I am proud to say that 90% of the course contents is unique and original (not duplicated from my or other courses).
Ruby on Rails is full-stack Web Development framework.
What is "Web Development"? Creating complex applications that are accessed via a browser (Firefox, Chrome, Edge).
Why "Web Development"? Because apps that are opened through a web browsers are available on any platfrom (Android, Windows, Linux, iOs), so you don't really have to create a separate app for Android, iOs. It just works in any browser!
What is "Full stack"? You create the backend (database, business logic) and frontend (html views, javascript) harmoniously in one single environment.
What is "Ruby"? A high-level programming language, comparable to Python.
What is "Rails"? It's a framework for applying Ruby language for Web Development.
Why "Ruby on Rails" but not Java/Kotlin, NET Core, Go, PHP, Python Django?
Of course, all languages and frameworks have their pros and cons.
For example Python has Django framework for Web Development. Django is ~10% of Python applications.
Rails is 90% of Ruby applications. It is absolutely focused on Web Development.
I choose RoR because:
Very fast development cycle from idea to production MVP.
Full stack. You can configure backend, frontend, database, server all in one place. Fell like a solo independent hero!

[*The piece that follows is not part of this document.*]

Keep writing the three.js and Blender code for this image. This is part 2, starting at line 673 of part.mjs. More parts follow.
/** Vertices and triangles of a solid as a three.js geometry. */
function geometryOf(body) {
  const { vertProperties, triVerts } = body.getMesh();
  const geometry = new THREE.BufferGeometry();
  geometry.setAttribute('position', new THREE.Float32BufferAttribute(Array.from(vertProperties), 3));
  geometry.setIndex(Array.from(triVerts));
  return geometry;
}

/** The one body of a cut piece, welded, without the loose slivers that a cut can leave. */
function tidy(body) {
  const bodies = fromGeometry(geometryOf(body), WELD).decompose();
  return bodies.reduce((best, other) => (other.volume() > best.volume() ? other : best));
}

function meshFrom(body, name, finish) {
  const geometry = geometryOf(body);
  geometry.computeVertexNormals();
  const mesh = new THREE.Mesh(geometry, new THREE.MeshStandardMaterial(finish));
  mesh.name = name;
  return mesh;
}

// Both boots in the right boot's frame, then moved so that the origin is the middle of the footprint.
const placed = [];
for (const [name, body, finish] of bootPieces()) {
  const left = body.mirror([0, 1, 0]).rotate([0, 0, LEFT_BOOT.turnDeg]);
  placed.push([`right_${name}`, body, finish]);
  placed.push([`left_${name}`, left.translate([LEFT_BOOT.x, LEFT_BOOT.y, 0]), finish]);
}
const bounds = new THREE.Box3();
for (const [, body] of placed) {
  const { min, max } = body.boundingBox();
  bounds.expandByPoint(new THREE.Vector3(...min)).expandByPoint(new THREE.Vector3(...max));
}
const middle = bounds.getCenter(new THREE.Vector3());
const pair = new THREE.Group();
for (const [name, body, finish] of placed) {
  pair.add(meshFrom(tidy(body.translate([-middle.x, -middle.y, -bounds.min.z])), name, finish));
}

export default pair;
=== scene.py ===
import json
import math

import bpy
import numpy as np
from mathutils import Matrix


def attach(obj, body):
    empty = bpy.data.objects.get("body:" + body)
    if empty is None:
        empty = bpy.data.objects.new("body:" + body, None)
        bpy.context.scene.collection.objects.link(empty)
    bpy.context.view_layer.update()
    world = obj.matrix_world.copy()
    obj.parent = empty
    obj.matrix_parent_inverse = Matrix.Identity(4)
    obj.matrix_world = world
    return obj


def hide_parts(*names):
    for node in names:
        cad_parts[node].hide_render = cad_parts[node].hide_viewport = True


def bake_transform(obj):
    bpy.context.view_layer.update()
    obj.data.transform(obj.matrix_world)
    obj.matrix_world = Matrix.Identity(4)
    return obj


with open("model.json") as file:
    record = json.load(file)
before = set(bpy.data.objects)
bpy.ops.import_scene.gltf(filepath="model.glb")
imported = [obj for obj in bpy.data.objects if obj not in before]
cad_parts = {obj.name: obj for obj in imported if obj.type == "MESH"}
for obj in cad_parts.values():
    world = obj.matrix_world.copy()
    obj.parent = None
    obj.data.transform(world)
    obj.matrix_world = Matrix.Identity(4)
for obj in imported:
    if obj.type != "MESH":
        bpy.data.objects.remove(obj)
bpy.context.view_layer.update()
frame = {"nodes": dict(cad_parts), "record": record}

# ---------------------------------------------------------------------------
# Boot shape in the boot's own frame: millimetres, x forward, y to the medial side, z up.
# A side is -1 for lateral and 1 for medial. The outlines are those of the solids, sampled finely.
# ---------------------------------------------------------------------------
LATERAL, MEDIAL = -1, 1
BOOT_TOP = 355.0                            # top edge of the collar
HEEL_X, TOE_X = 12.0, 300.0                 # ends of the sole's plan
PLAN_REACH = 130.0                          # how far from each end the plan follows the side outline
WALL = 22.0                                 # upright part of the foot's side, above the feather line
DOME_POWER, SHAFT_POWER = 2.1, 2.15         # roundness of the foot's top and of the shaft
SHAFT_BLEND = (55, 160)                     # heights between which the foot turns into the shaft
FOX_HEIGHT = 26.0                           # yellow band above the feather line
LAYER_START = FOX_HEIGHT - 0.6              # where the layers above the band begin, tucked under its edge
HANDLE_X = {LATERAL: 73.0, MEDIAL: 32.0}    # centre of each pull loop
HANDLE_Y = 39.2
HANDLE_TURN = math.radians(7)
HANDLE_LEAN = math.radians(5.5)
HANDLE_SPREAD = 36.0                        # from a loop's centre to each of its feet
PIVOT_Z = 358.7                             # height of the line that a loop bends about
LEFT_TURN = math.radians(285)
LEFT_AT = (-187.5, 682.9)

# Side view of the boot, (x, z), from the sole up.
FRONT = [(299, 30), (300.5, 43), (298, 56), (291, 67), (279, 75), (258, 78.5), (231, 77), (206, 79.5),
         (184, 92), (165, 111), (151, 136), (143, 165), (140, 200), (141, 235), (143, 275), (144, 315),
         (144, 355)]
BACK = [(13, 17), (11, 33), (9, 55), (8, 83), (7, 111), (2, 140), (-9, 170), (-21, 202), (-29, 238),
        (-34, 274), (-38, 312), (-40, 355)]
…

Mature, reliable software stack
Helpful community
When to use "Ruby on Rails"? Create the next AirBNB, Groupon, Amazon, Salesforce, Udemy, Skillshare, Github, Trello, Facebook
When not to use "Ruby on Rails"? Create the next Witcher, GTA, Angry Birds, TikTok, Oculus, iPhone
What is Multitenancy? Imagine Netflix Family accounts with billing on family level (not personal). Imagine a slack team where the organization is billed (not each individual member). Each Slack environment has separate members and separate confidential data, that is not shared across teams. Multitenancy separates data based on teams or organizations.

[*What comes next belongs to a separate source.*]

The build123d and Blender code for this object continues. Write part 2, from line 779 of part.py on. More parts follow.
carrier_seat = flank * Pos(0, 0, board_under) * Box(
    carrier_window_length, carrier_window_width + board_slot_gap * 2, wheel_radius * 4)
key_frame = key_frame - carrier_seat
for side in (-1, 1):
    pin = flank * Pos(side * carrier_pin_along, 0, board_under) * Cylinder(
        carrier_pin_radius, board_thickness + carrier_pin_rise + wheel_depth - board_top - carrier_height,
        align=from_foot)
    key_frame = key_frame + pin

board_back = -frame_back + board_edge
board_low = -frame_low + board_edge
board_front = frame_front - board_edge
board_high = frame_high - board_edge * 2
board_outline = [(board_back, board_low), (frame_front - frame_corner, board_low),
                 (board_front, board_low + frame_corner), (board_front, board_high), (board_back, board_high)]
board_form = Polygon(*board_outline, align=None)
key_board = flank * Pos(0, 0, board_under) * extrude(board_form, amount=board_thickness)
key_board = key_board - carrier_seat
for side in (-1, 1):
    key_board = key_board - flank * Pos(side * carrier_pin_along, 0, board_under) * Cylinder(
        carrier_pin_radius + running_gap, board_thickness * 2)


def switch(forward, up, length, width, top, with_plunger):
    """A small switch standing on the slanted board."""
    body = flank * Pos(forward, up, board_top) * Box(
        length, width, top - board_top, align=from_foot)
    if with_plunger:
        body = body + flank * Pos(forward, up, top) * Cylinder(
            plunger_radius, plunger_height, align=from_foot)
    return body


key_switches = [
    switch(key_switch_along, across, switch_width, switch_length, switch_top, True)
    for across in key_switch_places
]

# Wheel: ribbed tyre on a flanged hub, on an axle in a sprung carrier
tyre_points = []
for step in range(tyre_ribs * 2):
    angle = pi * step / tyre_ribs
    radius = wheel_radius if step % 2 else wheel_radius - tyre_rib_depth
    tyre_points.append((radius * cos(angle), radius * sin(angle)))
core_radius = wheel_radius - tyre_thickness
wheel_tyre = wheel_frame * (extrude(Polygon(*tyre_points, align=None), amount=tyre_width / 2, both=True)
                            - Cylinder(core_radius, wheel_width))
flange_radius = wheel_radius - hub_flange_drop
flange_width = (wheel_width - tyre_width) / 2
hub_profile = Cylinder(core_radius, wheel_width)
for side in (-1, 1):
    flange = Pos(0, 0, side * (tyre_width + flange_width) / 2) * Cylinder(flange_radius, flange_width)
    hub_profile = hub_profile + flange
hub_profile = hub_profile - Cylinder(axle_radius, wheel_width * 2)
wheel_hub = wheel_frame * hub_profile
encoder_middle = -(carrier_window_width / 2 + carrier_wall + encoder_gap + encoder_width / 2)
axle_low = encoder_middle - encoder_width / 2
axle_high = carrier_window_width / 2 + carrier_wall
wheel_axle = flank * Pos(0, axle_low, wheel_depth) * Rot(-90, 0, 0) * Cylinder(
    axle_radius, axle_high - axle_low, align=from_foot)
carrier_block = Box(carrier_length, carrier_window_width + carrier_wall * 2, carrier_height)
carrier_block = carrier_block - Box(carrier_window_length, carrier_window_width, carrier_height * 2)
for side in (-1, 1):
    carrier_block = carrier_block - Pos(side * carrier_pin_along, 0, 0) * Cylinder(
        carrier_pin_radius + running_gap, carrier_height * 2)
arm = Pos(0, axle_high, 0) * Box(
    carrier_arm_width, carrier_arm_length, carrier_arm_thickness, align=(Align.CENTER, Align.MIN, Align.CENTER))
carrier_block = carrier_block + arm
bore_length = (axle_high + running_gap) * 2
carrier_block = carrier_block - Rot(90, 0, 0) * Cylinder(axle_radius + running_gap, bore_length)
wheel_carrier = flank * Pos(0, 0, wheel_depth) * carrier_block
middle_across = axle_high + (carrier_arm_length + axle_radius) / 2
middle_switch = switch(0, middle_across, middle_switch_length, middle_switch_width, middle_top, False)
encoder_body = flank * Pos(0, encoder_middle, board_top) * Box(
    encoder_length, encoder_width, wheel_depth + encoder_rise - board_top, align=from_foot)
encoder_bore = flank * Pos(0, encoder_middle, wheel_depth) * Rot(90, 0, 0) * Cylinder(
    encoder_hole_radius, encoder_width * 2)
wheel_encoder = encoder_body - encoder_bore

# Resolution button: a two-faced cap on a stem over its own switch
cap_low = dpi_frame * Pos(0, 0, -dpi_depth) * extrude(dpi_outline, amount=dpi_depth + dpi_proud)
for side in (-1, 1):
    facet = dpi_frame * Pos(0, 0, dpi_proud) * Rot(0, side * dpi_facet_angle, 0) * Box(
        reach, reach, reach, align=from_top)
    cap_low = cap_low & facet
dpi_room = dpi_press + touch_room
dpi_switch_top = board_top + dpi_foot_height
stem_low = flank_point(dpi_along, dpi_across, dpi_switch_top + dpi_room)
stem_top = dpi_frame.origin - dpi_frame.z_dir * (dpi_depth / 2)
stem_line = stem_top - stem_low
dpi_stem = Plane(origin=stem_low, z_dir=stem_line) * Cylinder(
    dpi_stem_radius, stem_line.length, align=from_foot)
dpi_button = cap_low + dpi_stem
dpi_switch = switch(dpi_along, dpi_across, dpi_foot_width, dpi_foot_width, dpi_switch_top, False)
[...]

What is "SaaS"? SaaS (Software as a Service) is the modern approach to selling software online via subscription or one-time payments for access. Think Netflix, Spotify (monthly payments).
If you value your time and DON'T want to spend hours learning how a gem works, consider getting this course.
By the end of the course you will feel capable of building any Web application Ruby on Rails web application.
You may learn the skills needed to find a job, or build the application of your dreams.
As well, you will build you own, complete application for creating and selling courses that you will be able to monetize.
Also, if you want to learn more great ruby on rails features, consider subscribing to this course.
P.S.1. In this course we do not cover the basic theory of what Ruby and Rails are. There are other, more basic courses for that. So, having some previous Ruby on Rails experience would be helpful.
P.S.2. I'm a Ruby on Rails Engineer and I built this course out of passion. I'm not a vice actor, so don't expect studio-level audio quality.
Let's start learning!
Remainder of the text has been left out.